The plaintiffs allege in their operative complaint that the defendants have failed to disclose that farmed salmon offered for sale was artificially colored by use of canthaxanthin and astaxanthin in the fish feed, in violation of the FDCA and the Sherman Law, and that the same conduct also constitutes unfair and unlawful business acts and practices under the unfair competition law, unfair or deceptive trade practices under the CLRA, false and misleading advertising in violation of the false advertising law, and negligent misrepresentation. Put somewhat differently, the plaintiffs rely upon, and in order to recover under any count in their complaint would necessarily have to prove, facts reflecting one or more violations of the FDCA. This is true even though, as the Attorney General emphasizes, the plaintiffs are actually seeking recovery under the provisions of state law. The Attorney General argues that such allegations constitute a permissible "indirect" enforcement of the federal act that is not subject to preemption. The critical issue, however, is not whether the plaintiffs' complaint is seeking "direct" or "indirect" enforcement of the federal act, but whether the defendants' conduct upon which the plaintiffs' claims rest involves violations of the FDCA that the plaintiffs will necessarily have to prove in order to recover under their state law claims. Thus, the proper standard to be applied rests upon what facts the plaintiffs will be required to prove under the allegations of their complaint. If those facts demonstrate violations of the FDCA, then preemption will apply irrespective of the particular state law theories of recovery relied upon by the plaintiffs. To hold otherwise would sanction a patent evasion of section 337(a) and would permit the plaintiffs to do the very thing that adherence to federal law would preclude.

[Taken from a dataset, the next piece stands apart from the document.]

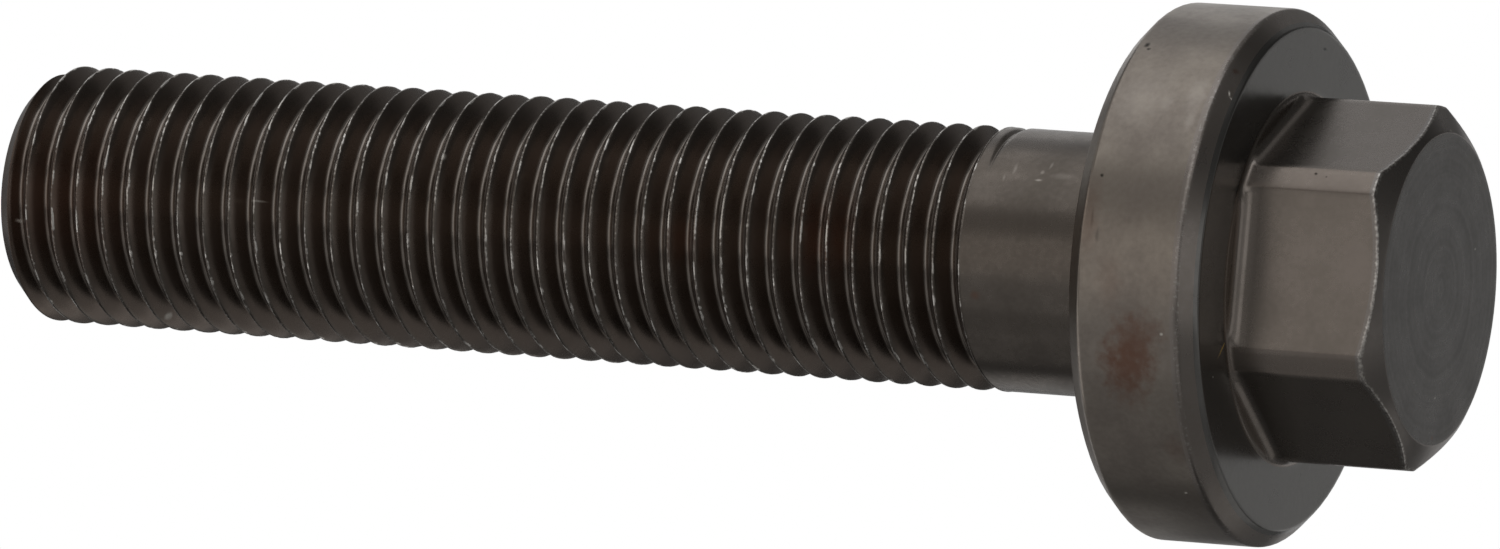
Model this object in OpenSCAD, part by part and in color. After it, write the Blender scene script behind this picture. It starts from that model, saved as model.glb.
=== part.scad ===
// Hex flange bolt, turned and milled from one bar, with a rolled right-hand thread.
// It stands on its head: the end face of the hexagon lies on z = 0 and the thread points up.

/* [Hexagon] */
// Width across the six milled flats
hex_across_flats = 16.9; // [16:0.1:17.6]
// Diameter of the turned blank, left as a narrow round strip at each corner
hex_blank_d = 18.8; // [18.2:0.1:19.4]
// Height of the hexagon, from its end face to the flange
hex_height = 8; // [5:0.1:12]
// Diameter of the flat circle inside the end chamfer
hex_end_d = 16.1; // [14:0.1:16.6]
// Angle between the end chamfer and the end face, in degrees
hex_end_angle = 30; // [15:1:40]
// Radius that the milling cutter leaves between a flat and the flange
hex_root_r = 0.6; // [0.3:0.05:1]
// Radius that the turning tool leaves at the foot of the corner strips
blank_root_r = 0.3; // [0.1:0.05:0.8]

/* [Flange] */
// Outer diameter of the flange
flange_d = 27.8; // [24:0.1:34]
// Thickness of the flange
flange_thickness = 7.1; // [3:0.1:10]
// Chamfer on the rim at the side of the hexagon
flange_front_chamfer = 0.9; // [0.2:0.05:1.3]
// Chamfer on the rim at the bearing side
flange_back_chamfer = 0.8; // [0.2:0.05:1.3]

/* [Shank] */
// Length from the bearing face of the flange to the tip
under_head_length = 64.8; // [40:0.1:100]
// Diameter of the plain length between the flange and the thread
shank_d = 13.7; // [13:0.05:13.75]
// Length of that plain part, to where the thread groove begins
plain_length = 7.6; // [3:0.1:20]
// Radius in the corner between the bearing face and the shank
shank_root_r = 0.4; // [0.1:0.05:0.8]

/* [Thread] */
// Diameter over the crests of the thread
thread_d = 13.76; // [13.76:0.02:14]
// Distance from one crest to the next
thread_pitch = 1.5; // [1.2:0.05:2]
// Depth of the groove
thread_depth = 0.92; // [0.6:0.02:1]
// Width of the flat top of a crest
crest_flat = 0.19; // [0.1:0.01:0.25]
// Width of the flat bottom of the groove
root_flat = 0.25; // [0.1:0.01:0.3]
// Turns over which the groove grows to its full depth next to the plain length
runout_turns = 1; // [0.5:0.1:3]
// Turn of the thread about the axis, in degrees
thread_phase = 75; // [0:5:355]
// Diameter of the flat end of the tip, inside its chamfer
tip_d = 11.7; // [10:0.1:11.9]
// Straight pieces in each turn of the thread
thread_sides = 24; // [16:2:28]

/* [Hidden] */
$fn = 96;

flat_count = 6;
flat_step = 360 / flat_count;
blank_r = hex_blank_d / 2;
flat_r = hex_across_flats / 2;
// The cutter runs past the blank on all sides
cut_w = 2 * hex_blank_d;
cut_over = 1;
hex_end_chamfer_h = (blank_r - hex_end_d / 2) * tan(hex_end_angle);

bearing_z = hex_height + flange_thickness;
tip_z = bearing_z + under_head_length;
thread_z = bearing_z + plain_length;
shank_start_z = bearing_z - flange_thickness / 2;

thread_r = thread_d / 2;
// The core ties the plain length to the thread, well inside its grooves
core_d = thread_d - 4 * thread_depth;
core_reach = 2 * thread_pitch;
// The first ring of the thread lies this far inside the end of the plain length
start_inset = 0.05;
start_r = shank_d / 2 - start_inset;
tip_r = tip_d / 2;
flank_width = (thread_pitch - crest_flat - root_flat) / 2;
// Height of each edge of the thread profile above the start of its crest
profile_z = [0, crest_flat, crest_flat + flank_width, crest_flat + flank_width + root_flat];
profile_depth = [0, 0, 1, 1];
profile_last = len(profile_z) - 1;
// The groove grows from this height above the end of the plain length
thread_lead_in = 0.2;
// Below this distance from the tip the turns crowd together and end on the chamfer
tip_crowding = 1;
thread_steps = ceil((tip_z - thread_z) / thread_pitch * thread_sides);

// Height on the chamfered tip for a height on the endless thread
function crowded(z) =
    z < tip_z - tip_crowding ? z : tip_z - tip_crowding * exp((tip_z - tip_crowding - z) / tip_crowding);

// Radius of the 45 degree chamfer of the tip at a height
function tip_cone_r(z) = tip_r + tip_z - z;

// Share of the full groove depth at a step along the thread
function runout(step) = min(1, (step + 1) / (runout_turns * thread_sides));

// Point on a circle, at a step around it
function ring_point(r, step, z) =
    let (angle = thread_phase + step * 360 / thread_sides)
    [r * cos(angle), r * sin(angle), z];

// Corner number edge of the thread profile, at a step along the thread
function thread_point(step, edge) =
    let (z = crowded(thread_z + thread_lead_in + step * thread_pitch / thread_sides + profile_z[edge]))
    ring_point(min(thread_r - thread_depth * profile_depth[edge] * runout(step), tip_cone_r(z)), step, z);

// Places of the points in the list of the thread's solid
function thread_index(step, edge) = step * len(profile_z) + edge;
base_ring = (thread_steps + 1) * len(profile_z);
tip_ring = base_ring + thread_sides;
function base_index(step) = base_ring + step % thread_sides;
function tip_index(step) = tip_ring + step % thread_sides;

module thread() {
    last_turn = thread_steps - thread_sides;
    points = concat(
        [for (step = [0 : thread_steps]) for (edge = [0 : profile_last]) thread_point(step, edge)],
        [for (step = [0 : thread_sides - 1]) ring_point(start_r, step, thread_z)],
        [for (step = [0 : thread_sides - 1]) ring_point(tip_r, step, tip_z)]
    );
    // Crest, lower flank and root, between the edges of one profile
    ribbons = [for (step = [0 : thread_steps - 1]) for (edge = [0 : profile_last - 1])
        [thread_index(step, edge), thread_index(step, edge + 1),
         thread_index(step + 1, edge + 1), thread_index(step + 1, edge)]];
    // Upper flank, from the root to the crest one turn on
    joins = [for (step = [0 : last_turn - 1])
        [thread_index(step, profile_last), thread_index(step + thread_sides, 0),
         thread_index(step + thread_sides + 1, 0), thread_index(step + 1, profile_last)]];
    // Band from the base ring up to the first turn, whose last face also closes the start of the groove
    base_band = [for (step = [0 : thread_sides - 2])
        [base_index(step), thread_index(step, 0), thread_index(step + 1, 0), base_index(step + 1)]];
    base_close = concat(
        [thread_index(thread_sides - 1, 0), thread_index(thread_sides, 0)],
        [for (edge = [profile_last : -1 : 0]) thread_index(0, edge)],
        [base_index(0), base_index(thread_sides - 1)]
    );
    // Band from the last turn up to the tip ring, whose first face also closes the end of the groove
    tip_close = concat(
        [thread_index(last_turn + 1, profile_last), thread_index(last_turn, profile_last)],
        [for (edge = [0 : profile_last]) thread_index(thread_steps, edge)],
        [tip_index(thread_steps), tip_index(last_turn + 1)]
    );
    tip_band = [for (step = [last_turn + 1 : thread_steps - 1])
        [thread_index(step, profile_last), tip_index(step), tip_index(step + 1),
         thread_index(step + 1, profile_last)]];
    base_cap = [[for (step = [0 : thread_sides - 1]) base_index(step)]];
    tip_cap = [[for (step = [thread_sides - 1 : -1 : 0]) tip_index(step)]];
    color("#3a302b")
        polyhedron(
            points = points,
            faces = concat(ribbons, joins, base_band, [base_close], [tip_close], tip_band, base_cap, tip_cap)
        );
}

// Concave fillet in a corner, with the square corner of the metal at the origin
module fillet_profile(r) {
    difference() {
        translate([0, -r])
            square(r);
        translate([r, -r])
            circle(r = r);
    }
}

// Blank of the hexagon, turned round, with its end chamfer and the tool's radius at its foot.
// It runs on into the flange, so that the flats end on the face of the flange.
module hex_blank() {
    rotate_extrude() {
        polygon([
            [0, 0], [hex_end_d / 2, 0], [blank_r, hex_end_chamfer_h],
            [blank_r, hex_height + flange_thickness / 2], [0, hex_height + flange_thickness / 2]
        ]);
        translate([blank_r, hex_height])
            fillet_profile(blank_root_r);
    }
}

// What the cutter takes away to make one flat, on the +X side, with its rounded corner at the foot
module flat_cut() {
    translate([flat_r, cut_w / 2, hex_height])
        rotate([90, 0, 0])
            linear_extrude(cut_w)
                difference() {
                    translate([0, -hex_height - cut_over])
                        square([blank_r, hex_height + cut_over]);
                    fillet_profile(hex_root_r);
                }
}

module hexagon() {
    color("#8d837c")
        difference() {
            hex_blank();
            // The first flat looks along -Y
            for (flat = [0 : flat_count - 1])
                rotate([0, 0, flat * flat_step - 90])
                    flat_cut();
        }
}

module flange() {
    color("#7d746c")
        rotate_extrude()
            polygon([
                [0, hex_height],
                [flange_d / 2 - flange_front_chamfer, hex_height],
                [flange_d / 2, hex_height + flange_front_chamfer],
                [flange_d / 2, bearing_z - flange_back_chamfer],
                [flange_d / 2 - flange_back_chamfer, bearing_z],
                [0, bearing_z]
            ]);
}

// Plain length, with the small fillet that joins it to the bearing face. It begins inside the flange,
// and its core goes on into the thread.
module shank() {
    color("#6b625d") {
        translate([0, 0, shank_start_z])
            cylinder(d = shank_d, h = thread_z - shank_start_z);
        translate([0, 0, shank_start_z])
            cylinder(d = core_d, h = thread_z + core_reach - shank_start_z);
        rotate_extrude()
            translate([shank_d / 2, bearing_z])
                mirror([0, 1])
                    fillet_profile(shank_root_r);
    }
}

module bolt() {
    union() {
        hexagon();
        flange();
        shank();
        thread();
    }
}

bolt();
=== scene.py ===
"""Hex flange bolt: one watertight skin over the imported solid, with its blackened and oiled steel finishes.

The bolt stands on the end face of its hexagon, z = 0, and the thread points up. Sizes are in millimetres
and are turned to metres when the mesh is written.
"""

import math

import bpy
import numpy as np
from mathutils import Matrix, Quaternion, Vector


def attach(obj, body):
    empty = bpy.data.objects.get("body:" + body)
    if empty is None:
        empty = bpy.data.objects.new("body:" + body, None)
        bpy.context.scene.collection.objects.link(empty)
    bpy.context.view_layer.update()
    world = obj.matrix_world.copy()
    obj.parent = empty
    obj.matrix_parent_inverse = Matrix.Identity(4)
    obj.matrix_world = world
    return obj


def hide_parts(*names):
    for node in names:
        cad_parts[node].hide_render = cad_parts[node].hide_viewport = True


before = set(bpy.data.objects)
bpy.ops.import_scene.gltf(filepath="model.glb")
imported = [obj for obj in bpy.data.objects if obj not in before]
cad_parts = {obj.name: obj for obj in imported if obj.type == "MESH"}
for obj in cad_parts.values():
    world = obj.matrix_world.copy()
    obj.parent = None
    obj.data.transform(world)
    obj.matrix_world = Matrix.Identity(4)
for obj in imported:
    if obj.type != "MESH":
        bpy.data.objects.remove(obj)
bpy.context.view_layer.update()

MM = 0.001

# Hexagon
HEX_ACROSS_FLATS = 16.9
HEX_BLANK_D = 18.8
HEX_HEIGHT = 8.0
HEX_END_D = 16.1
HEX_END_ANGLE = math.radians(30)
HEX_ROOT_R = 0.6
BLANK_ROOT_R = 0.3
# The cutter stopped this far above the flange, which leaves a thin crescent at the foot of each flat
HEX_LEDGE = 0.07
FLAT_STEP = math.radians(60)

# Flange
FLANGE_D = 27.8
FLANGE_THICKNESS = 7.1
FRONT_CHAMFER = 0.9
BACK_CHAMFER = 0.8

# Shank and thread
UNDER_HEAD_LENGTH = 64.8
SHANK_D = 13.7
SHANK_ROOT_R = 0.4
PLAIN_LENGTH = 7.6
THREAD_D = 13.76
THREAD_PITCH = 1.5
THREAD_DEPTH = 0.92
CREST_FLAT = 0.1
ROOT_FLAT = 0.2
# Height of a crest's middle at angle 0, which sets the turn of the thread
CREST_START = 0.28
# The groove's middle has this height where it begins to show, and is at full depth this many turns on
RUNOUT_Z = 23.3
RUNOUT_TURNS = 0.5
TIP_D = 11.7

BEARING_Z = HEX_HEIGHT + FLANGE_THICKNESS
THREAD_Z = BEARING_Z + PLAIN_LENGTH
TIP_Z = BEARING_Z + UNDER_HEAD_LENGTH
LEDGE_Z = HEX_HEIGHT - HEX_LEDGE

# Angle from the middle of a flat to the round strip beside it
BLANK_EDGE = math.acos(HEX_ACROSS_FLATS / HEX_BLANK_D)

# Sharp edges of turned and milled steel are broken by this much
EDGE_BREAK = 0.07


def column_angles():
    """Angles of the mesh's columns about the axis: the same set in each sixth of a turn, from one corner of the
    hexagon to the next, crowded beside the two edges where a flat meets the round corner strip. They begin at the
    back, so that the step between the last column and the first lies there."""
    edge = math.degrees(BLANK_EDGE)
    half = np.array([0, 4.4, 8.8, 13.1, 17.2, 20.7, 23.6, edge - 0.35, edge + 0.35, 28.0])
    sector = np.radians(np.concatenate([-half[:0:-1], half, [30.0]]))
    turn = np.concatenate([sector + k * FLAT_STEP + math.pi / 2 for k in range(6)])
    return turn


THETA = column_angles()
COLUMNS = len(THETA)
# Angle from the middle of the nearest flat
FLAT_ANGLE = (THETA + math.pi / 2 + FLAT_STEP / 2) % FLAT_STEP - FLAT_STEP / 2

# Height of a crest's middle at the first column, below where the groove begins to show
HELIX_Z = CREST_START + THREAD_PITCH * THETA[0] / (2 * math.pi)
HELIX_Z += math.floor((THREAD_Z - HELIX_Z) / THREAD_PITCH - 0.5) * THREAD_PITCH


def arc_offset(depth, radius):
    """How far a fillet of a radius stands out at a depth above where it begins: r - sqrt(r^2 - depth^2)."""
    d = np.clip(depth, 0, radius)
    return radius - np.sqrt(radius**2 - d**2)


def blank_radius(z):
    """Radius of the round blank at a height, with the turning tool's fillet at its foot."""
    return HEX_BLANK_D / 2 + arc_offset(z - (HEX_HEIGHT - BLANK_ROOT_R), BLANK_ROOT_R)


def side_radius(z):
    """Radius of the hexagon's side at a height: the lesser of the flat's plane over the cosine of the angle from
    its middle, with the cutter's fillet at its foot, and the round blank."""
    flat = HEX_ACROSS_FLATS / 2 + arc_offset(z - (LEDGE_Z - HEX_ROOT_R), HEX_ROOT_R)
    return np.minimum(flat / np.cos(FLAT_ANGLE), blank_radius(z))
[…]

We therefore conclude that all of the plaintiffs' state law causes of action are preempted. The plaintiffs allege no factual basis for any of their causes of action apart from the alleged conduct of the defendants which, if true, would violate one or more provisions of the FDCA. As a result, those causes of action are all preempted.[3] Thus, the trial court's sustaining of the demurrer to each count was proper based on preemption. Accordingly, we need not reach or consider the other grounds relied upon the court.
DISPOSITION
The judgment is affirmed. The defendants are entitled to recover their costs on appeal.
KLEIN, P.J., and ALDRICH, J., concur.
NOTES
[1] The defendants initially argued in support of their demurrer that section 337(a) expressly preempted each cause of action alleged in the complaint because it expressly precluded a private right of action, but later argued in reply that the express prohibition of a private right of action in section 337(a) "creates a conflict with the FDCA." That is, defendants now rely on "conflict" rather than "express" preemption. (See discussion, post.)
[2] "Except as provided in subsection (b) of this section [describing the limited circumstances where a state government may prosecute an action to enforce or restrain violations of the FDCA and the conditions imposed thereon], all such proceedings for the enforcement, or to restrain violations, of this chapter shall be by and in the name of the United States. . . ." (21 U.S.C. § 337(a).)
[3] The plaintiffs acknowledge that their state law claims "incorporate and/or parallel federal food labeling standards."